Nuovo Realismo, Filosofia, Architettura e Arte
H18:00
Entrance: Via Liguria 20
Introduction
Biographies
H18:00
Entrance: Via Liguria 20
A conversation between Maurizio Ferraris and Philippe Rahm.
Postmodern and structuralist thinking of the second half of the 20th century based the world’s understanding on the meaning of one thing by confronting it with the meanings of other things. They were more interested in the « how » than the « why », in what the object « said », rather than in the reasons why it existed. The thing had to mean something rather than be something. The object had to say something rather than be used for something. It was a social construction, a cultural sign, an aesthetic form, before being a material, physiological or physical object.
The climatic crisis forces us to land as Bruno Latour says, to leave the conceptual schemes for the heatwave reality of our time, to move from postmodernism to a new realism as Maurizio Ferraris demand.
For the architect Philippe Rahm, it is time to leave architecture as a language game to achieve a realistic architecture, neutral in meaning, but fulfilling its fundamental mission, to be cooler in summer, warmer in winter, to protect from cold winds and too hot sun.

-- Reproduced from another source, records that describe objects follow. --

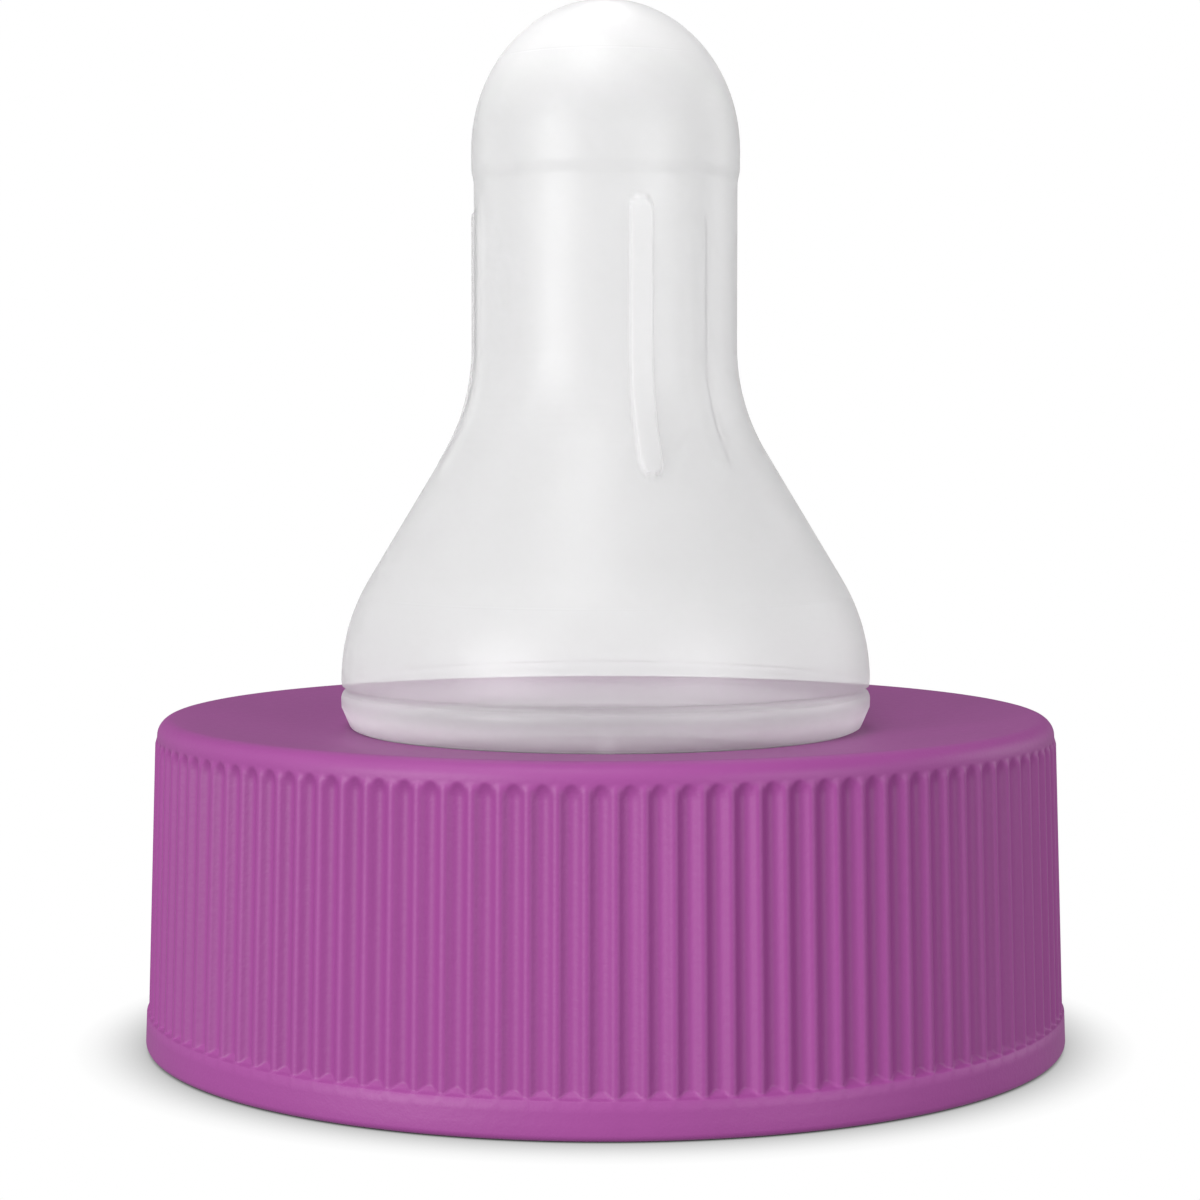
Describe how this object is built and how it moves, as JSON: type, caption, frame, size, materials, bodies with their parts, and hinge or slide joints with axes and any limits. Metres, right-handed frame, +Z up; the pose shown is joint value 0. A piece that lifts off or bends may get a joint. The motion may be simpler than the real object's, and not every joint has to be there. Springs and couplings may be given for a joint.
{
  "type": "feeding nipple with screw collar",
  "caption": "Soft translucent feeding nipple held in a low round screw collar with a ribbed grip, for a narrow-neck baby bottle.",
  "frame": {"origin": "centre of the collar's bottom rim, on the surface the object stands on", "axes": "+Z up the common axis of the collar and nipple, towards the tip; -Y is the front, +X to the right seen from the front"},
  "size_m": [0.045, 0.045, 0.0506],
  "materials": {
    "collar_plastic": "satin moulded",
    "nipple_silicone": "translucent, smooth"
  },
  "bodies": {
    "collar": {"collar": "collar_plastic"},
    "nipple": {"nipple": "nipple_silicone"}
  },
  "joints": [
    {"name": "nipple_swivel", "type": "hinge", "parent": "collar", "child": "nipple", "pos_m": [0, 0, 0.0145], "axis": [0, 0, 1], "continuous": true}
  ]
}
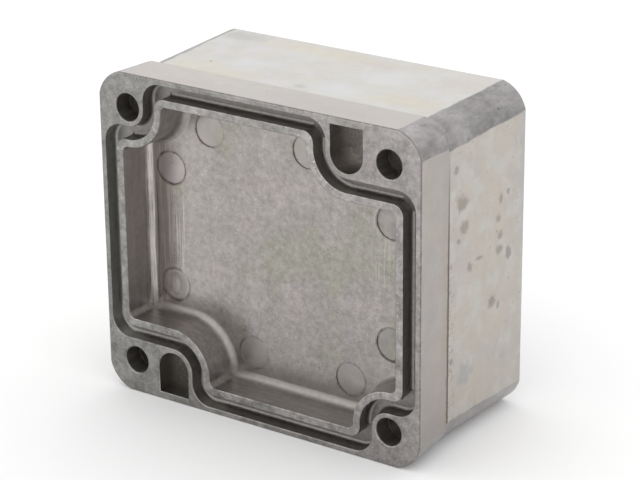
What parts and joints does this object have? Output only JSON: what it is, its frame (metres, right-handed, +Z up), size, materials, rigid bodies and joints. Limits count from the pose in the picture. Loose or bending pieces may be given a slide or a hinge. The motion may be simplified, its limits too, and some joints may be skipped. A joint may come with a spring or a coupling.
{
  "type": "die cast aluminium box",
  "caption": "Small die cast aluminium box, bare casting, its lid stood on edge against the back of its base to show the gasket groove and shallow cavity inside.",
  "frame": {"origin": "centre of the footprint, on the surface the box stands on", "axes": "+Z up; -Y out of the lid's inside, towards the viewer; +X along the box's width"},
  "size_m": [0.064, 0.034, 0.058],
  "materials": {
    "lid_casting": "as cast, grey and mottled, with linished flats",
    "base_casting": "as cast, with linished flats"
  },
  "bodies": {
    "root": {"lid": "lid_casting", "base": "base_casting"}
  },
  "joints": []
}
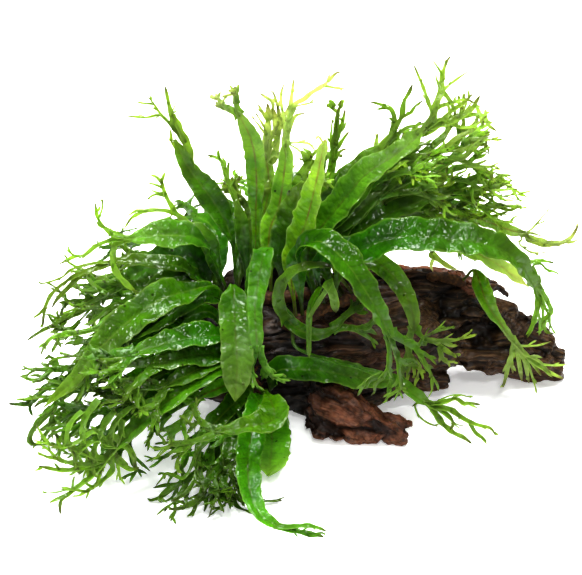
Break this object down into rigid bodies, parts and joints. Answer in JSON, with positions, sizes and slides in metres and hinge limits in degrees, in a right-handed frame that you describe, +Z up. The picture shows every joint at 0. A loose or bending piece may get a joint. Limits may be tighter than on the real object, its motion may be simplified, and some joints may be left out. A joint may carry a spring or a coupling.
{
  "type": "java fern on driftwood",
  "caption": "Aquarium fern with long arching fronds and finely forked, crested tips, its creeping rhizomes grown onto a dark, wet, forked piece of driftwood.",
  "frame": {"origin": "on the flat patch under the driftwood trunk, at floor level", "axes": "+X along the driftwood to its right end and the longest extent, +Y to the back, +Z up"},
  "size_m": [0.2833, 0.2519, 0.1864],
  "materials": {
    "driftwood": "wet, near-black brown, grooved",
    "rhizome": "dull green-brown plant stem",
    "leaf_pale": "wet yellow-green leaf",
    "leaf_bright": "wet bright green leaf",
    "leaf_mid": "wet green leaf",
    "leaf_dark": "wet dark green leaf",
    "leaf_brown": "wet leaf turning brown at the tips"
  },
  "bodies": {
    "root": {"driftwood_trunk": "driftwood", "driftwood_right_limb": "driftwood", "driftwood_upper_stub": "driftwood", "driftwood_front_limb": "driftwood", "driftwood_splinter": "driftwood", "driftwood_low_stub": "driftwood", "rhizome_crown": "rhizome", "rhizome_front": "rhizome", "rhizome_right": "rhizome", "rhizome_stub": "rhizome", "frond_front_centre": "leaf_bright", "frond_left_big": "leaf_bright", "frond_bottom_front": "leaf_bright", "frond_left_top_bright": "leaf_bright", "frond_yellow_front": "leaf_pale", "frond_front_right_long": "leaf_mid", "frond_right_arching": "leaf_mid", "frond_right_glossy": "leaf_mid", "frond_right_broad": "leaf_dark", "frond_tall_crest": "leaf_pale", "frond_pale_upright": "leaf_pale", "frond_left_tall": "leaf_mid", "frond_curl": "leaf_bright", "frond_on_wood_low": "leaf_dark", "frond_low_right_crest": "leaf_mid", "frond_left_row_a": "leaf_mid", "frond_left_row_b": "leaf_mid", "frond_front_centre_right": "leaf_bright", "frond_bottom_short": "leaf_bright", "frond_bottom_fold": "leaf_bright", "frond_front_right_second": "leaf_mid", "frond_thin_strap": "leaf_brown", "frond_right_lower_pale": "leaf_pale", "frond_right_pale": "leaf_pale", "frond_right_e": "leaf_mid", "frond_right_d": "leaf_mid", "frond_right_c": "leaf_mid", "frond_right_rear_dark": "leaf_dark", "frond_brown_tip": "leaf_brown", "frond_tall_crest_left": "leaf_pale", "frond_left_dark_tip": "leaf_dark", "frond_left_upper_crest": "leaf_mid", "frond_left_upper_dark": "leaf_dark", "frond_low_left_a": "leaf_dark", "frond_low_left_b": "leaf_mid", "frond_low_left_c": "leaf_mid", "frond_low_left_d": "leaf_dark", "frond_low_olive": "leaf_pale", "frond_low_centre_a": "leaf_mid", "frond_low_centre_b": "leaf_dark", "frond_left_far_a": "leaf_mid", "frond_left_far_b": "leaf_dark", "frond_left_far_c": "leaf_mid", "frond_left_far_d": "leaf_dark", "frond_right_hanging": "leaf_bright", "frond_back_left_low": "leaf_mid", "frond_back_left_mid": "leaf_dark", "frond_back_centre": "leaf_mid", "frond_back_right_a": "leaf_dark", "frond_back_right_b": "leaf_mid"}
  },
  "joints": []
}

The conversation will present Maurizio Ferraris’ Manifesto of the New Realism and initiate a discussion between Maurizio Ferraris and Philippe Rahm on its consequences in the field of design and more broadly in the field of art. Can there be an architecture without meaning? Can art be realistic?
Organised by Istituto Svizzero, in collaboration with HEAD Geneva, and Fondazione Memmo, Rome.
H18:00 Welcome address: Joëlle Comé (Director, Istituto Svizzero)
H18:15 Conversation between Maurizio Ferraris and Philippe Rahm.
Philippe Rahm (born in 1967) is a Swiss architect who graduated from the Ecole Polytechnique Fédérale de Lausanne in 1993. Its architectural firm « Philippe Rahm architectes » has been established in Paris since 2008. His work, which extends the field of architecture between physiology and meteorology, has gained an international audience in the context of sustainable development. In 2011, Catherine Mosbach & Ricky Liu and himself won the international competition for Central Park, a new 70 hectare urban park in Taichung, Taiwan and its buildings that opened in August 2018. In 2017, with Nicolas Dorval-Bory, he won the Agora design competition at La Maison de la Radio (Radio-France) in Paris, which is currently under study. In 2019, with OMA, he was the winner of the urban redevelopment project for the 62-hectare Farini district and a 14-hectare park in San Cristoforo, Milan, Italy. In 2008, he was one of the twenty international architects selected for the 11th Venice Biennale of Architecture and participated in 2017 in the Seoul and Chicago Biennales of Architecture. In 2002, he represented Switzerland at the 8th Venice Biennale of Architecture. In 2007, a solo exhibition was dedicated to him at the Canadian Centre for Architecture in Montreal. He has given numerous conferences on his work at Yale, Beijing Forum, ETH Zurich and UCLA. Philippe Rahm was a resident of Villa Medici in Rome in 2000. He was a visiting professor at the AA School in London in 2005-2006, the Academy of Architecture in Mendrisio, Switzerland in 2004-2005, the EPFL (Ecole Polytechnique Fédérale de Lausanne) in 2006-2007, the School of Architecture of the Royal Danish Academy of Fine-Arts in Copenhagen in 2009-2010, the AHO School of Architecture in Oslo, Norway in 2010, the University of Princeton, USA in 2010 – 2012, Harvard GSD in 2014 – 2016, Columbia University in 2016 and Cornell in 2019. He is a Senior Lecturer at the Ecole Nationale d’Architecture de Versailles. He is the author of the book architecture météorologique, published in 2009 in France and Constructed atmospheres in Italy, in 2014. In 2018, he was the editor of the Meteorology pages of the Italian architectural magazine Domus.
Maurizio Ferraris is full professor of theoretical philosophy at the University of Turin and president of LabOnt – Interdepartmental Centre of Ontology. He is advisory member of the Center for Advanced Studies of South East Europe (Rijeka) and of the Internationales Zentrum für Philosophie NRW, and has received an honorary degree from the University of Flores (Buenos Aires) and from the University of Pécs. He is columnist for La Repubblica and Neue Zürcher Zeitung, editor of Rivista di Estetica, Critique, Círculo Hermenéutico editorial and Revue francophone d’esthétique. Ferraris has written around sixty books which have been translated into several languages. He has worked in the fields of aesthetics, hermeneutics, and social ontology, linking his name to the theory of documentary and to the new contemporary realism.